It’s not just about the methodologies or understanding business needs and priorities. It’s also about alignment between your team members’ skillsets, abilities, and goals. It’s about ensuring that everyone has access to real-time data, analytics, and a clear picture of how they’re doing. It’s about getting a good understanding, so you can see what your team is working on, who they’re communicating with, and why they’re missing deadlines. And it’s about not waiting until there’s a problem to start improving—you need to start small now so you can keep moving forward sustainably. 

Some companies have struggled with their Agile transformation due to poor training and a lack of understanding of what it means to be truly Agile. There are a lot of misconceptions out there about what Agile is and how it should be done. 


There has been a significant increase in the adoption of Agile by software development teams, moving from 37% in 2020 to 86% in 2021, as per an Agile Report by 

Let’s look at the 8 reasons why organizations struggle to succeed with their Agile Transformation: 

1. Incorrect Agile Training  

Agile is not an easy 2-day workshop that will transform everything for your business. A trainer from within the organization will know your company better than anyone else, so they should be able to train people who are learning agile for the first time with confidence that they will get a solid foundation in this flexible, iterative methodology. 

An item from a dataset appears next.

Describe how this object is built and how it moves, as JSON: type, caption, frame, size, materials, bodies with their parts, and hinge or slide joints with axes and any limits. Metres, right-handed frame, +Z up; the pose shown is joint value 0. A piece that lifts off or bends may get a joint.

Almost 35% of respondents in the above report also cited insufficient training as one of the top challenges in adopting Agile. 

Incorporating agile principles into your team’s daily work allows you to overcome the challenges of big projects by setting small goals that can be achieved in short periods of time. It also helps you build a culture of transparency and collaboration— which is essential for success in any project or organization. 

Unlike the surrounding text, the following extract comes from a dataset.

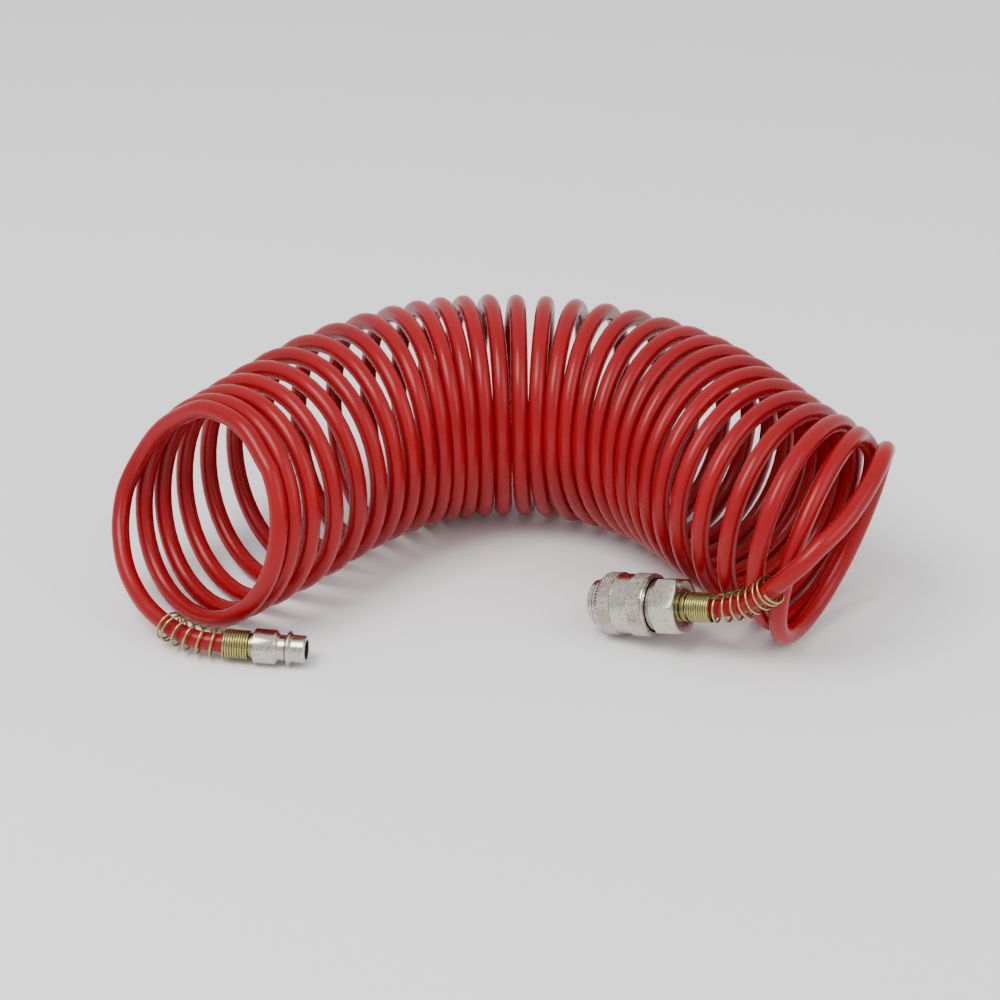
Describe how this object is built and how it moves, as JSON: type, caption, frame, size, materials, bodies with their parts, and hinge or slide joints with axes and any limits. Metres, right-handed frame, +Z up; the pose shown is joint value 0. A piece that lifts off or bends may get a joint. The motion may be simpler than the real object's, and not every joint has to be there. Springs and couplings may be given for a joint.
{
  "type": "coiled air hose",
  "caption": "Coiled recoil air hose lying in an arc, with a male quick-connect plug and a knurled quick-release coupler on sprung hose ends.",
  "frame": {"origin": "middle of the footprint, on the ground the hose lies on", "axes": "+X along the chord of the arc from the plug's end to the coupler's end, +Y to the arc's outer side, +Z up"},
  "size_m": [0.278, 0.1752, 0.0838],
  "materials": {
    "hose_coil": "glossy red moulded hose",
    "hose_lead_plug": "glossy red moulded hose",
    "hose_lead_coupler": "glossy red moulded hose",
    "plug_body": "bright nickel plate on turned steel",
    "plug_hose_tail": "yellow zinc plate",
    "plug_spring_guard": "yellow zinc plated wire",
    "coupler_body": "bright nickel plate on turned steel",
    "coupler_hex_adapter": "bright nickel plate on turned steel",
    "coupler_hose_tail": "yellow zinc plate",
    "coupler_spring_guard": "yellow zinc plated wire",
    "sleeve_snap_ring": "plain spring steel",
    "sleeve_spring": "plain spring steel",
    "plug_seal": "black rubber",
    "body_seal": "black rubber",
    "valve_spring": "plain spring steel",
    "coupler_sleeve": "nickel plate, diamond knurled bands",
    "valve_poppet": "turned brass",
    "valve_seal": "black rubber",
    "locking_ball_1": "polished hardened steel",
    "locking_ball_2": "polished hardened steel",
    "locking_ball_3": "polished hardened steel",
    "locking_ball_4": "polished hardened steel",
    "locking_ball_5": "polished hardened steel",
    "locking_ball_6": "polished hardened steel"
  },
  "bodies": {
    "hose_and_fittings": {"hose_coil": "hose_coil", "hose_lead_plug": "hose_lead_plug", "hose_lead_coupler": "hose_lead_coupler", "plug_body": "plug_body", "plug_hose_tail": "plug_hose_tail", "plug_spring_guard": "plug_spring_guard", "coupler_body": "coupler_body", "coupler_hex_adapter": "coupler_hex_adapter", "coupler_hose_tail": "coupler_hose_tail", "coupler_spring_guard": "coupler_spring_guard", "sleeve_snap_ring": "sleeve_snap_ring", "sleeve_spring": "sleeve_spring", "plug_seal": "plug_seal", "body_seal": "body_seal", "valve_spring": "valve_spring"},
    "sleeve": {"coupler_sleeve": "coupler_sleeve"},
    "valve": {"valve_poppet": "valve_poppet", "valve_seal": "valve_seal"},
    "ball_1": {"locking_ball_1": "locking_ball_1"},
    "ball_2": {"locking_ball_2": "locking_ball_2"},
    "ball_3": {"locking_ball_3": "locking_ball_3"},
    "ball_4": {"locking_ball_4": "locking_ball_4"},
    "ball_5": {"locking_ball_5": "locking_ball_5"},
    "ball_6": {"locking_ball_6": "locking_ball_6"}
  },
  "joints": [
    {"name": "sleeve_slide", "type": "slide", "parent": "hose_and_fittings", "child": "sleeve", "axis": [0.8474, -0.4794, 0.2284], "range_m": [0, 0.0024], "stiffness_N_per_m": 500, "springref_m": -0.002, "deforming": ["sleeve_spring"]},
    {"name": "valve_slide", "type": "slide", "parent": "hose_and_fittings", "child": "valve", "axis": [0.8474, -0.4794, 0.2284], "range_m": [0, 0.003], "stiffness_N_per_m": 400, "springref_m": -0.002, "deforming": ["valve_spring"]},
    {"name": "ball_1_slide", "type": "slide", "parent": "hose_and_fittings", "child": "ball_1", "axis": [-0.4924, -0.8704, 0], "range_m": [0, 0.0009]},
    {"name": "ball_2_slide", "type": "slide", "parent": "hose_and_fittings", "child": "ball_2", "axis": [-0.4183, -0.3378, 0.8431], "range_m": [0, 0.0009]},
    {"name": "ball_3_slide", "type": "slide", "parent": "hose_and_fittings", "child": "ball_3", "axis": [0.0741, 0.5326, 0.8431], "range_m": [0, 0.0009]},
    {"name": "ball_4_slide", "type": "slide", "parent": "hose_and_fittings", "child": "ball_4", "axis": [0.4924, 0.8704, 0], "range_m": [0, 0.0009]},
    {"name": "ball_5_slide", "type": "slide", "parent": "hose_and_fittings", "child": "ball_5", "axis": [0.4183, 0.3378, -0.8431], "range_m": [0, 0.0009]},
    {"name": "ball_6_slide", "type": "slide", "parent": "hose_and_fittings", "child": "ball_6", "axis": [-0.0741, -0.5326, -0.8431], "range_m": [0, 0.0009]}
  ],
  "couplings": [
    {"joint": "ball_1_slide", "follows": "sleeve_slide", "ratio": 0.375},
    {"joint": "ball_2_slide", "follows": "sleeve_slide", "ratio": 0.375},
    {"joint": "ball_3_slide", "follows": "sleeve_slide", "ratio": 0.375},
    {"joint": "ball_4_slide", "follows": "sleeve_slide", "ratio": 0.375},
    {"joint": "ball_5_slide", "follows": "sleeve_slide", "ratio": 0.375},
    {"joint": "ball_6_slide", "follows": "sleeve_slide", "ratio": 0.375}
  ]
}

2. No Agile Maturity Assessment 

The Agile Maturity Assessment is a challenge for most organizations. It’s not just about whether your company should be adopting Agile—it’s also about how to do it and why you should. 


For example, if your company has multiple teams that need to work together and collaborate on a product, it may be difficult for them to adopt Agile because they don’t have the same level of commitment or experience with Agile. They may also have different goals for the project. In this case, there would need to be some cross-team training and education and a plan in place so everyone knows what they’re supposed to do. 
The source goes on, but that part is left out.